My wife is also from a so-called third-world country. A stunningly beautiful one at that. Every time I visit I dream of moving there.

Once I found a Swiss guy, in the middle of absolutely nowhere, who had started a small farm and an operation dealing in a very specific kind of beef cattle, and esp. breeding. He even had an awesome little restaurant serving schnitzel and beer. I think he moved there for a woman, and had to figure out how to make a buck. He was living the dream!

A couple years later he was out on his ass, because as soon as his business was successful, local folks stole his cattle. I found a lawsuit he filed in which he explained that he could actually see the stolen cattle from his land. But the proper palms had been greased, and he was completely up shit creek. He made a pretty big stink, right up to the point where he'd be risking life and limb to go any further.

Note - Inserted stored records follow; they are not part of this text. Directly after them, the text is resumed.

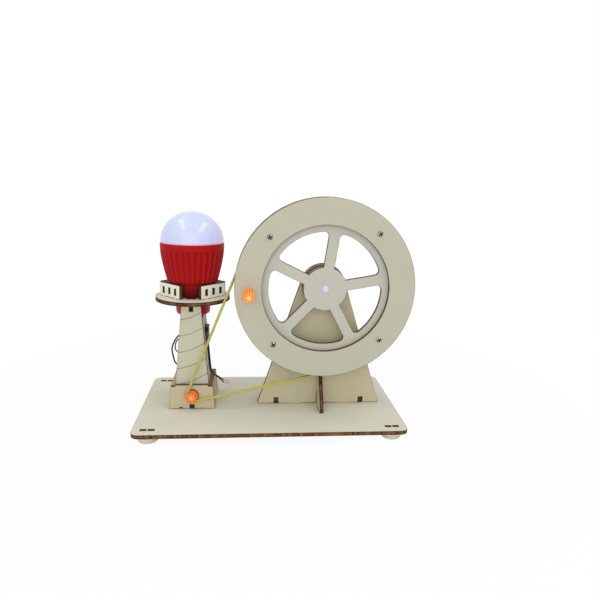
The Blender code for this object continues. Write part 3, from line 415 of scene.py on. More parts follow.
def cut_sheet(node, body, material, along=(0, 0, 1), shift=0.0, trim=None, burn=1.0):
    """A plywood piece in the shape of its CAD solid, with what the laser left on it. It
    carries its place in the stock, how near a cut each point is, and its depth in the sheet.
    trim(point) moves a corner that the real sheet has elsewhere, and burn scales the
    scorched line, which is narrower where two cuts lie close together."""
    bm = bmesh.new()
    bm.from_mesh(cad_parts[node].data)
    bmesh.ops.remove_doubles(bm, verts=bm.verts, dist=same_point)
    if trim:
        for v in bm.verts:
            v.co = trim(v.co)
    scorch, depth, hole = [bm.verts.layers.float.new(n) for n in ("scorch", "depth", "hole")]
    stock = bm.verts.layers.float_vector.new("stock")
    facing = {}
    for face in bm.faces:
        key = tuple(round(x, 1) + 0.0 for x in face.normal)
        facing[key] = facing.get(key, Vector()) + face.normal * face.calc_area()
    through = max(facing.values(), key=lambda total: total.length).normalized()
    reach = [v.co.dot(through) for v in bm.verts]
    low, high = min(reach), max(reach)

    def lies_on(item, level):
        return all(abs(v.co.dot(through) - level) < on_face for v in item.verts)

    flat = [f for f in bm.faces if lies_on(f, low) or lies_on(f, high)]
    bmesh.ops.delete(bm, geom=flat, context="FACES")
    sides, holed = [], set()
    for level, way in ((low, -through), (high, through)):
        rim = [e for e in bm.edges if len(e.link_faces) == 1 and lies_on(e, level)]
        holed |= hole_corners(rim)
        filled = bmesh.ops.triangle_fill(bm, use_beauty=True, edges=rim, normal=way)
        sides.append([g for g in filled["geom"] if isinstance(g, bmesh.types.BMFace)])
    bmesh.ops.recalc_face_normals(bm, faces=bm.faces)
    charred, clean = set(), set()
    for side in sides:
        for width, reached in ((char_line_width, charred), (scorch_width, clean)):
            bmesh.ops.inset_region(
                bm, faces=side, thickness=width * burn, use_boundary=True,
                use_even_offset=True)
            reached |= {v for f in side for v in f.verts}
    grain_way = Vector(along)
    grain_way = (grain_way - through * grain_way.dot(through)).normalized()
    across = through.cross(grain_way)
    for v in bm.verts:
        v[scorch] = 0.0 if v in clean else 0.8 if v in charred else 1.0
        v[depth] = (v.co.dot(through) - low) / (high - low)
        v[hole] = 1.0 if v in holed else 0.0
        v[stock] = (v.co.dot(grain_way) + shift, v.co.dot(across), v.co.dot(through) + shift)
    fit(plain_mesh(f"{node}_sheet", bm, material), body, "birch_plywood", node)


# Base board. The largest sheet, its grain along its length, with slots for the plates that
# stand on it and short spare slots in its corners.
# Partly painted light: the base gets a paler wood than the upright sheets, standing in for the
# light from above on its top.
base_wood = plywood(
    "birch_base", (213, 212, 196), (205, 203, 183), (214, 211, 192), brown=(112, 74, 38),
    black=(46, 29, 15), soot=1.0)
cut_sheet("base_board", "frame", base_wood, along=(1, 0, 0), burn=0.6)


# Feet. Four soft cream rubber bumpers under the corners, moulded as low cones with a shallow
# dish below, and stuck to the board.
foot_round = 0.0005
foot_dish = 0.0004
foot_taper = 0.0012
roundable = 0.48


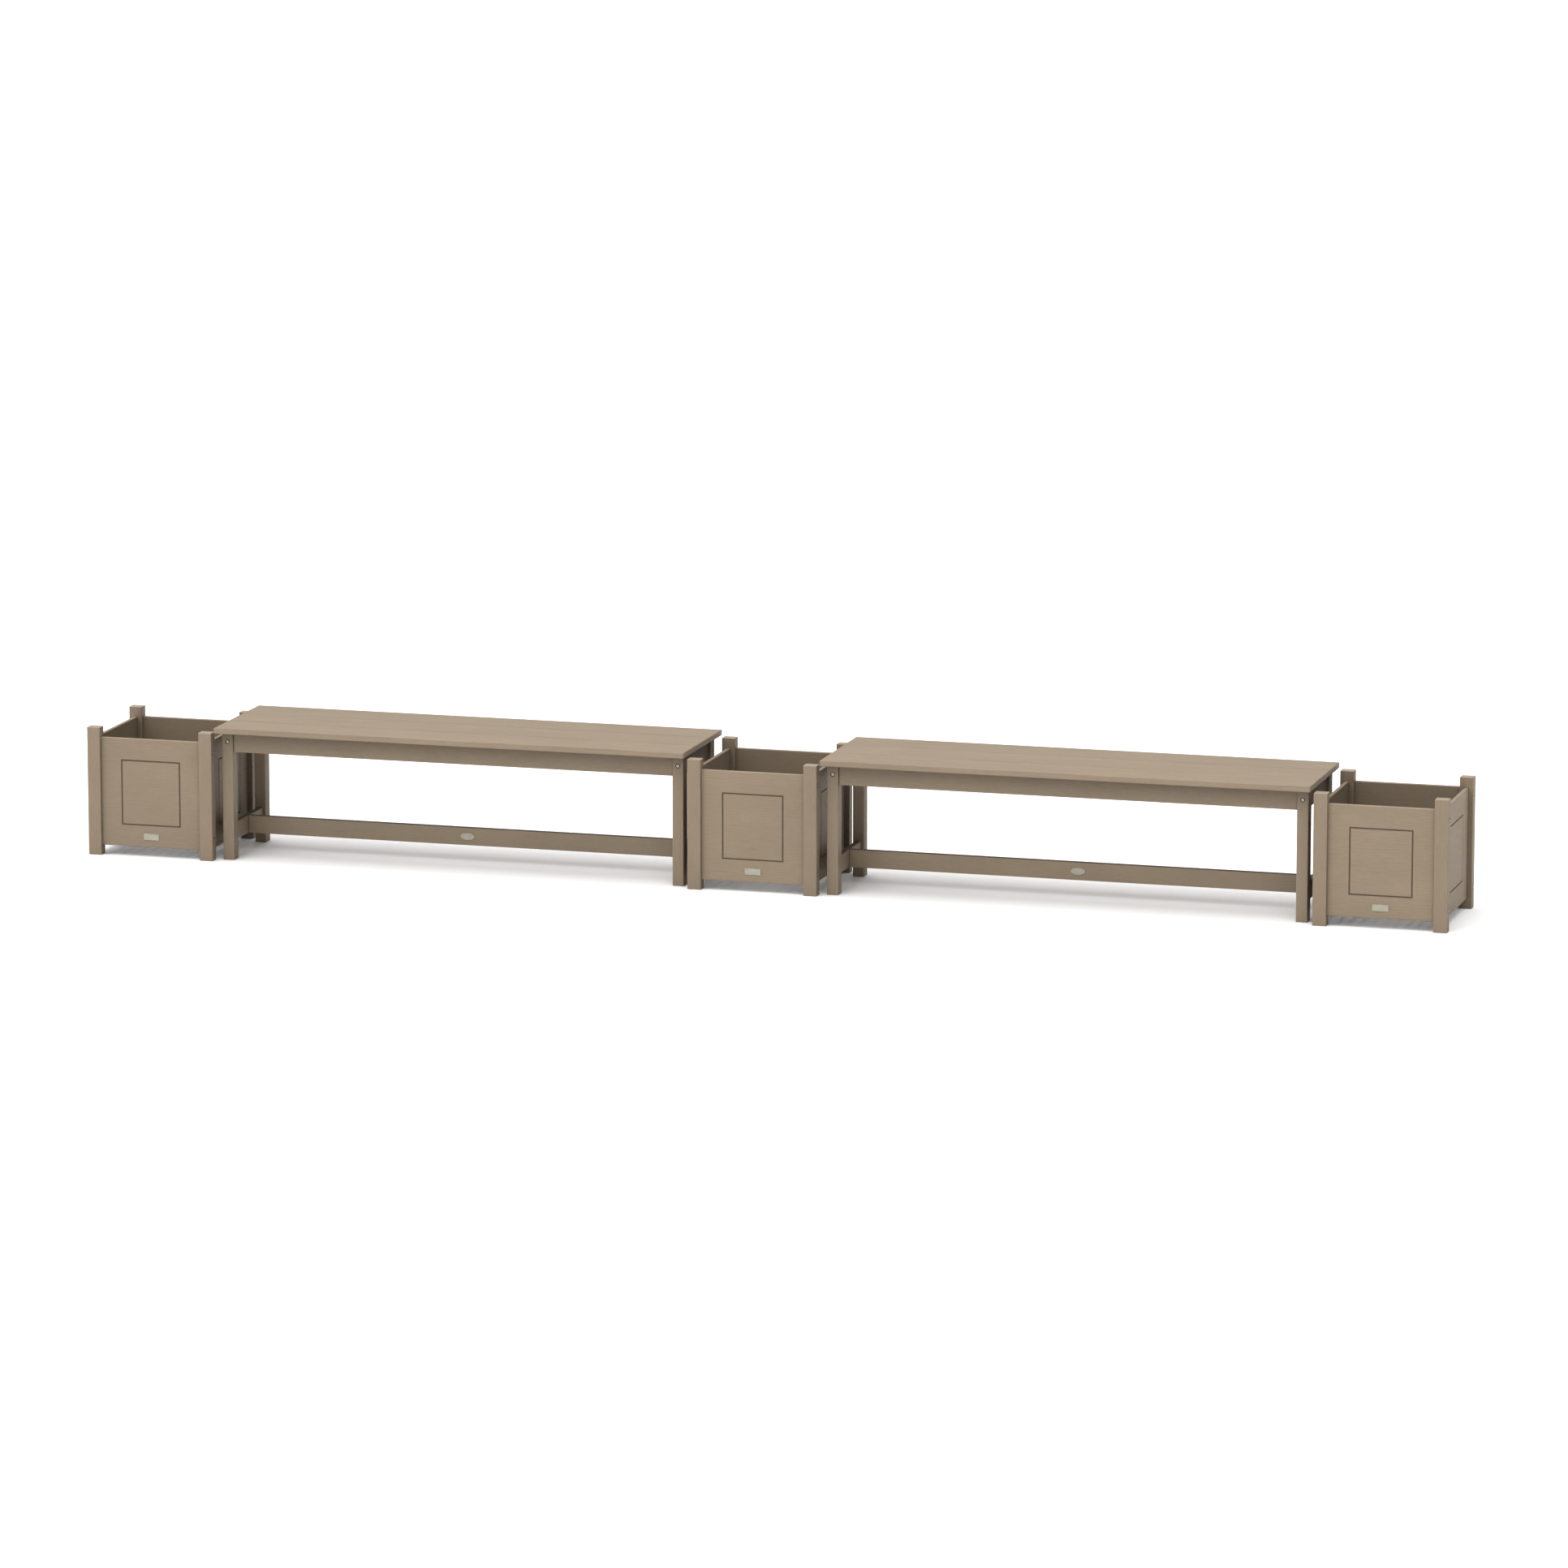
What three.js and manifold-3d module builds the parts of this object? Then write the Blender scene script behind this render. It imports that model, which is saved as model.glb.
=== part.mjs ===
import * as THREE from 'three';
import { mergeVertices } from 'three/addons/utils/BufferGeometryUtils.js';
import Module from 'manifold-3d';

// Garden bench set in plastic lumber: three square planters in a row with a
// backless bench between each two. The five units stand by themselves.
// Millimetres, +Z up, +X along the row, -Y towards the front.
// The origin is on the ground under the middle of the row.

const wasm = await Module();
wasm.setup();

// Clearances and overlaps
const FIT_GAP = 0.3; // between two faces that touch on the real object
const CUT_OVERRUN = 2; // how far a cutting body runs past the face it opens
const JOIN_DEPTH = 0.5; // how far two joined bodies run into each other
const MERGE_TOLERANCE = 0.0001;

// Rounded edges of the lumber
const EDGE_RADIUS = 3;
const END_ROUNDING = 2;
const ROUND_STEPS = 2;
const END_ROUND_STEPS = 1;

// The row
const PLANTER_COUNT = 3;
const UNIT_GAP = 11; // between a planter's posts and the end of a seat

// Planter: posts and panels
const PLANTER_WIDTH = 444;
const PLANTER_DEPTH = 440;
const POST_WIDTH = 46;
const POST_DEPTH = 38;
const POST_HEIGHT = 437;
const PANEL_THICKNESS = 13;
const PANEL_HEIGHT = 370;
const PANEL_FOOT = 33; // height of the panels' lower edge above the ground
const PANEL_HOUSING = 6; // depth of the groove in a post that holds a panel

// Planter: the routed rectangle on each panel's outer face
const ROUTED_WIDTH = 206;
const ROUTED_HEIGHT = 219;
const ROUTED_LINE = 5;
const ROUTED_DEPTH = 3;

// Planter: floor, held in a groove round the inside of the panels
const FLOOR_THICKNESS = 12;
const FLOOR_RISE = 17; // floor's underside above the panels' lower edge
const FLOOR_HOUSING = 4;
const DRAIN_COUNT = 11; // slots side by side, each from near the front to near the rear
const DRAIN_WIDTH = 14;
const DRAIN_MARGIN = 34; // from a slot's end to the floor's edge
const DRAIN_STEPS = 4; // in half a turn

// Bench: seat
const SEAT_LENGTH = 1644;
const SEAT_DEPTH = 450;
const SEAT_HEIGHT = 457;
const SEAT_THICKNESS = 19;
const PLANK_COUNT = 3;
const PLANK_GAP = 0.5;

// Bench: battens that are fixed across the underside of the middle plank
const BATTEN_COUNT = 3;
const BATTEN_WIDTH = 60;
const BATTEN_THICKNESS = 19;
const BATTEN_END_GAP = 1;

// Bench: legs
const LEG_WIDTH = 39;
const LEG_DEPTH = 44;
const LEG_END_INSET = 13; // leg's outer side to the end of the seat
const LEG_FRONT_INSET = 45; // leg's front face to the front of the seat

// Bench: rails
const RAIL_THICKNESS = 19;
const APRON_HEIGHT = 69;
const APRON_REVEAL = 6; // a long apron's face behind the legs' faces
const STRETCHER_HEIGHT = 61;
const STRETCHER_FOOT = 61; // stretchers' lower edge above the ground
const TENON_LENGTH = 12;
const TENON_SHOULDER = 4;
const STUB_TENON_LENGTH = 8;

// Bolts with a low domed head, each in a counterbore in a post or a leg
const BOLT_REACH = 60; // from the lumber's face to the bolt's end
const BOLT_SHANK_RADIUS = 3.2;
const BOLT_HEAD_RADIUS = 5.6;
const BOLT_HEAD_PROUD = 2; // how far the head stands out of the lumber's face
const BOLT_DOME_HEIGHT = 1.4;
const COUNTERBORE_RADIUS = 7.8;
const COUNTERBORE_DEPTH = 2.5;
const BOLT_SIDES = 8;
const LOWER_BOLT_INSET = 39; // from a panel's lower edge
const UPPER_BOLT_INSET = 34; // from a panel's upper edge
const END_APRON_BOLT_DROP = 33; // below the underside of the seat
const LONG_APRON_BOLT_DROP = 44;

// Blank plates
const PLATE_THICKNESS = 1.5;
const PLATE_WIDTH = 54;
const PLATE_HEIGHT = 22;
const PLATE_CORNER = 3;
const PLATE_CORNER_STEPS = 3;
const PLATE_RISE = 36; // plate's middle above the panel's lower edge
const BADGE_WIDTH = 50;
const BADGE_HEIGHT = 24;
const BADGE_SIDES = 20;

// Sizes that follow from the ones above
const ROW_PITCH = PLANTER_WIDTH + SEAT_LENGTH + 2 * UNIT_GAP;
const ROW_START = -(PLANTER_COUNT - 1) / 2 * ROW_PITCH;
const POST_X = (PLANTER_WIDTH - POST_WIDTH) / 2;
const POST_Y = (PLANTER_DEPTH - POST_DEPTH) / 2;
const PANEL_MID_Z = PANEL_FOOT + PANEL_HEIGHT / 2;
const FRONT_OPENING = PLANTER_WIDTH - 2 * POST_WIDTH;
const SIDE_OPENING = PLANTER_DEPTH - 2 * POST_DEPTH;
const LOWER_BOLT_Z = PANEL_FOOT + LOWER_BOLT_INSET;
const UPPER_BOLT_Z = PANEL_FOOT + PANEL_HEIGHT - UPPER_BOLT_INSET;
const FLOOR_Z = PANEL_FOOT + FLOOR_RISE;
const PLANK_DEPTH = (SEAT_DEPTH - (PLANK_COUNT - 1) * PLANK_GAP) / PLANK_COUNT;
const UNDERSIDE = SEAT_HEIGHT - SEAT_THICKNESS;
const LEG_HEIGHT = UNDERSIDE - FIT_GAP;
const LEG_X = SEAT_LENGTH / 2 - LEG_END_INSET - LEG_WIDTH / 2;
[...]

But nothing was done, nobody was arrested, and he never got his cattle back.

And therein lies the rub: nobody feels safe enough to endure success.

> You fix corruption and safety issues, and the third world is the new first world

I like the sentiment, but in many countries, corruption and safety issues won't even begin to be addressed as long as the business of making/selling drugs for Americans is as lucrative as it is.

2 comments

Thoroughly infuriating. Enough to make a man go John McAfee, I would imagine.
The best thing we could do for the “third world” would be to help develop a non-corrupt legal system. Until this is fixed then all other efforts will just go down the drain.
Can anyone recommend some introductory textbooks or review articles on how to design institutional structures that resist corruption?